Thermophilic anaerobic digestion of kitchen waste driven by microbial electrolysis cell (MEC): Digestion performances, anodic microorganisms’ distribution and current utilization efficiency

Abstract

The aims of present study were to investigate the performances of kitchen waste thermophilic anaerobic digestion driven by microbial electrolysis cell (MEC), and to clarify the methanogenic metabolism pathways on the electrodes (especially on the anodic biofilm). The results showed that both 0.6 V and 1.0 V voltages supplementation could enhance methane yields and production rates, while efficient methanogenesis failed to be sustained after power outages under high organic loading rate (OLR, 4.22 gVS/L/day) condition. Voltages supplementation could also enhance VS removal efficiencies from 83.24–83.35% to 87.01–87.46%, and strengthened the hydrolysis and acidogenesis of dissolved organic matters (DOMs) on the outer layer of anodic biofilm. Voltages supplementation accelerated the β-oxidation of volatile organic acids (VFAs) on the inner layer of anodic biofilm and facilitated acetoclastic methanogenesis on the outer layer of anodic biofilm.

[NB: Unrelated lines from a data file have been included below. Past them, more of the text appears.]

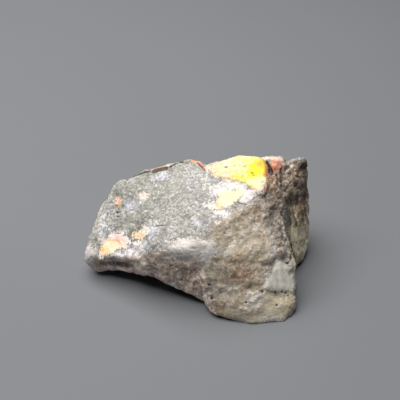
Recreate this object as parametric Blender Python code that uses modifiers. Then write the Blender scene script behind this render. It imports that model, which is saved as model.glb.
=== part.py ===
"""A rough stone: a hand-sized piece of fluorescing rock, broken on every side.

The stone is one solid. It is blocked out from convex lumps whose corners are the
corners of its broken faces. The lumps are fused, their edges are worn, and the
broken skin gets its ledges, striations and pits. It stands on one flat face.

Lengths are millimetres here and become metres where a mesh is made.
X runs to the right along the stone, Y away from its front, Z up.
"""

import math

import bmesh
import bpy
from mathutils import Euler, Vector, noise

MM = 0.001

# Skin of the fused stone, and how far its edges are worn
SKIN_CELL = 0.7
TRIANGLES = 10500
WEAR_ROUNDS = 5
WEAR_STRENGTH = 0.5

# The lumps reach this far below the level that the stone is cut flat at
SINK = 0.6
GROUND_SIDE = 120.0

# Broad swells of the skin: height and length
SWELL_HEIGHT = 0.55
SWELL_LENGTH = 13.0

# Flat chips in two sizes: width, height of the steps, and bevel between chips
CHIP_WIDTH = 7.0
CHIP_STEP = 0.38
SMALL_CHIP_WIDTH = 3.6
SMALL_CHIP_STEP = 0.26
SMALL_CHIP_OFFSET = Vector((31.0, 7.0, 3.0))
CHIP_BEVEL = 0.22

# Grainy tooth of the broken rock: height, length, and how its finer layers follow
TOOTH_HEIGHT = 0.5
TOOTH_LENGTH = 3.2
TOOTH_FALL = 0.8
TOOTH_FINER = 2.1
TOOTH_LAYERS = 3

# Small pits: depth, spacing, and radius and slope as shares of the spacing
PIT_DEPTH = 0.9
PIT_SPACING = 6.5
PIT_RADIUS = 0.3
PIT_SLOPE = 0.22
PIT_SHARE = 0.65

# Neighbouring cells are spread this far apart before a chance is drawn for each
CHANCE_SPREAD = 37.0

# The pale top face looks this way and is this much smoother than the rest
PALE_FACE = Vector((-0.3, -0.5, 0.81)).normalized()
PALE_FACE_TURN = (0.72, 0.9)
PALE_FACE_END = (14.0, 22.0)
PALE_FACE_SMOOTHNESS = 0.75

# The gully between the buttress and the right lobe, with upright ribs along its line
GULLY_LINE = Vector((0.25, -0.42, -0.87)).normalized()
GULLY_CENTRE = (27.5, 3.0, 20.0)
GULLY_REACH = (9.5, 14.0, 20.0)
GULLY_SMOOTHNESS = 0.7
RIB_HEIGHT = 1.1
RIB_SPACING = 2.6
RIB_LENGTH = 22.0
RIB_MIDDLE = 0.5
RIB_SHARPNESS = 2.4

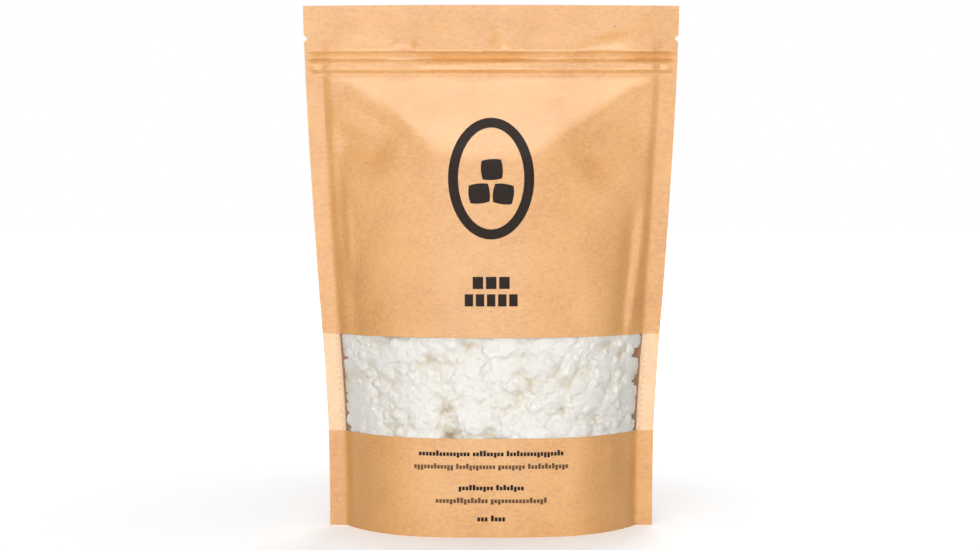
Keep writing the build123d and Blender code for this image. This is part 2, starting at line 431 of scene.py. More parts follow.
def makeKraft(name, light, middle, dark, roughness, specular):
    finish, tree = newFinish(name)
    spot = objectSpot(tree)
    cloud = noiseOf(tree, spot, 48.0, 2.0)
    mottle = noiseOf(tree, stretched(tree, spot, 0, (0.6, 1.0, 1.0)), 900.0, 4.0, 0.6)
    strandsA = noiseOf(tree, stretched(tree, spot, 0.35, (0.16, 1, 1.5)), 1500.0, 2.0)
    strandsB = noiseOf(tree, stretched(tree, spot, -0.5, (0.2, 1, 1.4)), 1350.0, 2.0)
    grain = sumOf(tree, "MULTIPLY_ADD", sumOf(tree, "MULTIPLY", strandsA, strandsB), 0.9, mottle)
    shade = spread(tree, sumOf(tree, "MULTIPLY_ADD", cloud, 0.7, grain), 0.74, 1.38)
    tint = tintOf(tree, shade, [(0.0, dark), (0.5, middle), (1.0, light)])
    cells = addNode(tree, "ShaderNodeTexVoronoi", {"feature": "F1"},
                    {"Vector": spot, "Scale": fleckLook["scale"], "Randomness": 1.0})
    rare = addNode(tree, "ShaderNodeSeparateColor", inputs={"Color": cells.outputs["Color"]}).outputs[0]
    size = spread(tree, rare, fleckLook["rarity"], 1.0, 0.0, fleckLook["reach"])
    inside = sumOf(tree, "LESS_THAN", cells.outputs["Distance"], size)
    fleck = sumOf(tree, "MULTIPLY", inside, fleckLook["strength"])
    colour = addNode(tree, "ShaderNodeMix", {"data_type": "RGBA"},
                     {0: fleck, 6: tint, 7: hexColour(fleckLook["colour"])}).outputs[2]
    rough = spread(tree, mottle, 0.3, 0.7, roughness - 0.05, roughness + 0.07)
    relief = reliefOf(tree, grain, 0.35, 0.00012)
    showAs(tree, surfaceOf(tree, colour, rough, Normal=relief, Specular_IOR_Level=specular))
    return finish


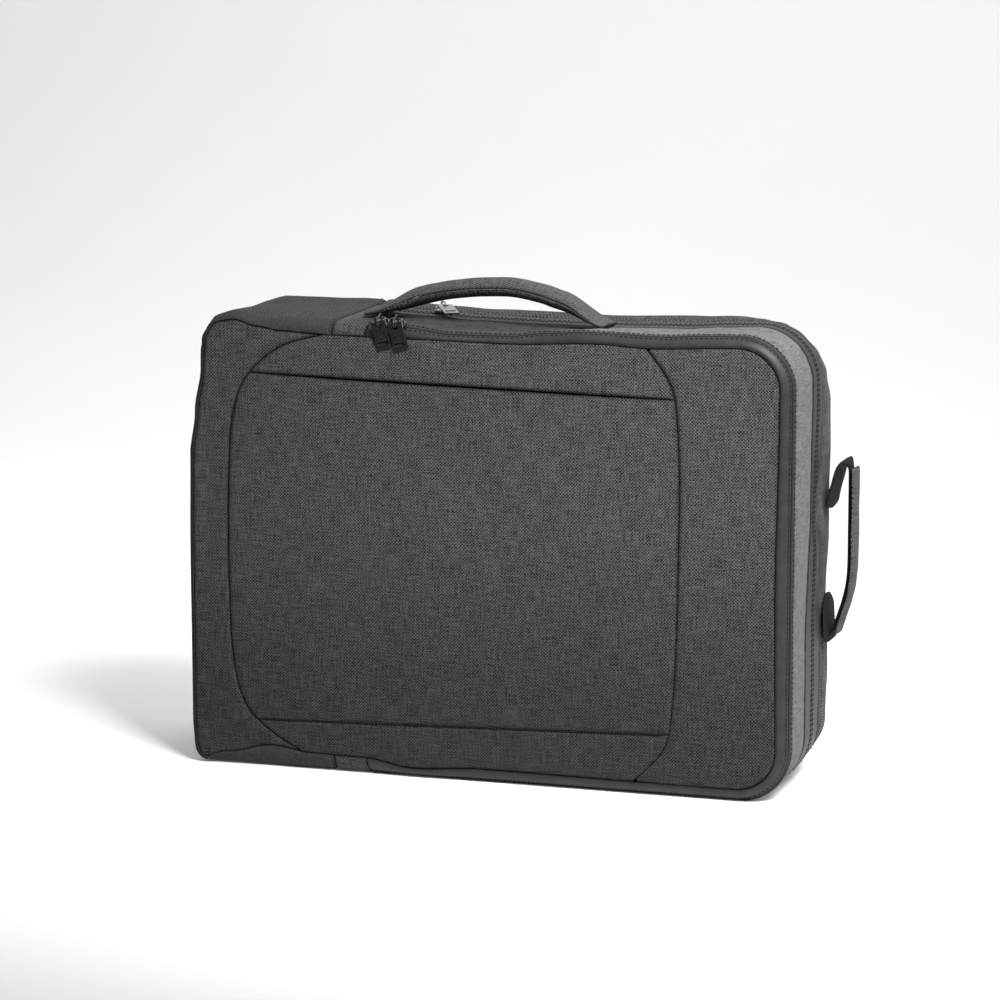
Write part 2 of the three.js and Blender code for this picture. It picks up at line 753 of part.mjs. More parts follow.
// A grid of front surface points between four border lines, each a function of a share from 0 to 1.
function gridBetween({ top, bottom, left, right, columns, rows }) {
  const corners = [top(0), top(1), bottom(0), bottom(1)];
  return rows.map((row) =>
    columns.map((column) => {
      const [u, v] = [column.share, row.share];
      const point = new THREE.Vector3();
      point.addScaledVector(top(u), 1 - v).addScaledVector(bottom(u), v);
      point.addScaledVector(left(v), 1 - u).addScaledVector(right(v), u);
      point.addScaledVector(corners[0], -(1 - u) * (1 - v)).addScaledVector(corners[1], -u * (1 - v));
      point.addScaledVector(corners[2], -(1 - u) * v).addScaledVector(corners[3], -u * v);
      const surface = frontPoint(point.x, point.z);
      surface.y += Math.max(column.drop, row.drop) * SEAM_DEPTH;
      return { point: surface, normal: FORWARD };
    }),
  );
}

function paddedPlaces(length, cells) {
  return spread(length, { reach: SEAM_REACH, edge: PADDED_EDGE, cells, gap: SEAM_GAP / 2 });
}

// One place for each station of the outline between two of its points, with the ends turned in.
function placesAlong(from, to, length) {
  const stations = between(from, to);
  const last = stations.length - 1;
  const shift = SEAM_GAP / 2 / length;
  return stations.map((station, i) => ({
    share: clamp((station - from) / (to - from), shift, 1 - shift),
    drop: i === 0 || i === last ? 1 : 0,
  }));
}

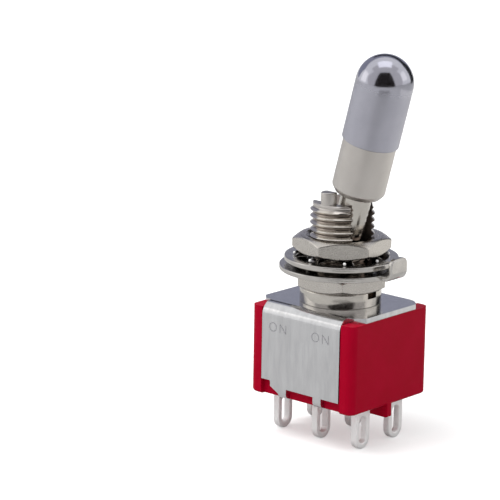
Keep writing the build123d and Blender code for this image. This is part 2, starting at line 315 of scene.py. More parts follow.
def mesh_of(form: Form, name: str = "form") -> bpy.types.Mesh:
    """Turn a form into a mesh, which uses the form up.

    Args:
        form: the form.
        name: name of the mesh.

    Returns:
        The mesh.
    """
    mesh = bpy.data.meshes.new(name)
    form.to_mesh(mesh)
    form.free()
    return mesh


def linked(name: str, data: bpy.types.ID) -> bpy.types.Object:
    """Put an object into the scene.

    Args:
        name: its name.
        data: its mesh, text, lamp or camera.

    Returns:
        The object.
    """
    item = bpy.data.objects.new(name, data)
    bpy.context.scene.collection.objects.link(item)
    return item


def evaluated_form(item: bpy.types.Object) -> Form:
    """Read the form that an object has with its modifiers.

    Args:
        item: the object.

    Returns:
        Its form.
    """
    evaluated = item.evaluated_get(bpy.context.evaluated_depsgraph_get())
    form = bmesh.new()
    form.from_mesh(evaluated.to_mesh())
    evaluated.to_mesh_clear()
    return form


def gathered(*forms: Form) -> Form:
    """Put several forms into one without joining their surfaces.

    Args:
        forms: the forms.

    Returns:
        One form with all of them.
    """
    whole = bmesh.new()
    for form in forms:
        mesh = mesh_of(form)
        whole.from_mesh(mesh)
        bpy.data.meshes.remove(mesh)
    return whole


def combined(base: Form, tools: Sequence[Form], how: Join) -> Form:
    """Combine a closed form exactly with others, one after the other.

    Args:
        base: the form to keep working on.
        tools: the forms that are added or removed.
        how: which of the two.

    Returns:
        The combined form.
    """
    for tool in tools:
        holders = [linked("form", mesh_of(form)) for form in (base, tool)]
        modifier = holders[0].modifiers.new("combine", "BOOLEAN")
        modifier.operation, modifier.solver, modifier.object = how.value, "EXACT", holders[1]
        base = evaluated_form(holders[0])
        for holder in holders:
            mesh = holder.data
            bpy.data.objects.remove(holder)
            bpy.data.meshes.remove(mesh)
        bmesh.ops.remove_doubles(base, verts=base.verts[:], dist=WELD)
    return base


def without(base: Form, *tools: Form) -> Form:
    """Cut forms out of another."""
    return combined(base, tools, Join.REMOVE)


def joined(base: Form, *tools: Form) -> Form:
    """Join forms to another."""
    return combined(base, tools, Join.ADD)


# ---------------------------------------------------------------- finishes


@dataclass
class Graph:
    """Node graph of a finish or of the surroundings, with short calls for adding nodes."""

    owner: Finish | bpy.types.World

    def __post_init__(self) -> None:
        """Start with an empty graph."""
        self.owner.use_nodes = True
        self.owner.node_tree.nodes.clear()

    @classmethod
    def named(cls, name: str) -> "Graph":
        """Graph of a new finish of that name."""
        return cls(bpy.data.materials.new(name))

    def fill(self, socket: Socket, value: object) -> None:
        """Link a socket to another, or set its value.

        Args:
            socket: the socket to fill.
            value: another node's socket, a number or a colour.
        """
        if isinstance(value, Socket):
            self.owner.node_tree.links.new(value, socket)
        else:
            socket.default_value = value

    def add(self, kind: str, inputs: Sequence[object] = (), **values: object) -> bpy.types.Node:
        """Add a node.

        Args:
            kind: node type after ShaderNode.
            inputs: values or links of its first sockets, in their order.
            values: the same by socket name, with spaces written as underscores; a name that
                starts with a small letter sets the node's own property.

        Returns:
            The new node.
        """
        node = self.owner.node_tree.nodes.new("ShaderNode" + kind)
        for name, value in values.items():
            if name[0].islower():
                setattr(node, name, value)
            else:
                self.fill(node.inputs[name.replace("_", " ")], value)
        for socket, value in zip(node.inputs, inputs):
            self.fill(socket, value)
        return node

    def place(self, stretch: Sequence[float] = (1, 1, 1), lean: float = 0.0) -> Socket:
        """Object coordinates in millimetres.

        Args:
            stretch: factor along each axis.
            lean: turn about Y in degrees, made before the stretch.

        Returns:
            The coordinates' socket.
        """
        source = self.add("TexCoord").outputs["Object"]
        turned = self.add("Mapping", Vector=source, Rotation=(0, math.radians(-lean), 0),
                          Scale=(1 / MM, 1 / MM, 1 / MM))
        return self.add("Mapping", Vector=turned.outputs[0], Scale=stretch).outputs[0]

    def noise(self, place: Socket, scale: float, detail: float, rough: float) -> Socket:
        """Soft noise with that many cells to the millimetre."""
        node = self.add("TexNoise", Vector=place, Scale=scale, Detail=detail, Roughness=rough)
        return node.outputs["Fac"]

    def ramp(self, value: Socket, low: tuple[float, Colour], high: tuple[float, Colour]) -> Socket:
        """Look a value up between two colours.

        Args:
            value: the value.
            low: position and colour of the first stop.
            high: position and colour of the second stop.

        Returns:
            The colour's socket.
        """
        node = self.add("ValToRGB", Fac=value)
        for element, (position, colour) in zip(node.color_ramp.elements, (low, high)):
            element.position = position
            element.color = (*colour, 1)
        return node.outputs["Color"]

    def spread(self, value: Socket, low: float, high: float, start: float = 0.3,
               end: float = 0.7) -> Socket:
        """Map part of a value's span to another.

        Args:
            value: the value.
            low: what start becomes.
            high: what end becomes.
            start: where the part starts, as a noise's useful part does.
            end: where it ends.

        Returns:
            The mapped value's socket.
        """
        node = self.add("MapRange", Value=value, From_Min=start, From_Max=end,
                        To_Min=low, To_Max=high)
        return node.outputs["Result"]

    def product(self, kind: str, first: Socket, second: Socket) -> Socket:
        """Two colours (kind VectorMath) or numbers (kind Math) multiplied."""
        return self.add(kind, (first, second), operation="MULTIPLY").outputs[0]

    def bump(self, height: Socket, depth: float) -> Socket:
        """Surface relief of that depth in millimetres."""
        return self.add("Bump", Height=height, Strength=1.0, Distance=depth * MM).outputs["Normal"]

    def finished(self, shader: bpy.types.Node) -> Finish:
        """Wire a shader to the output."""
        self.add("OutputMaterial", Surface=shader.outputs[0])
        return self.owner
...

The generated electrons on the anode were transferred to the cathode for producing hydrogen as a substrate of hydrogenotrophic methanogenesis, rather than directly generating methane by reducing carbon dioxide through direct interspecies electron transfer (DIET) pathway. On the anodic biofilm, the syntrophic relationship between Syntrophomonas and Methanosarcina was confirmed as the main contributor of methanogenesis. Analysis of current utilization efficiency proved that a little amount of energy input could lead several folds of current utilization efficiencies in return, especially under high OLRs condition, which was anticipated to be applied into practical engineering of kitchen waste thermophilic digestion for higher economic benefits.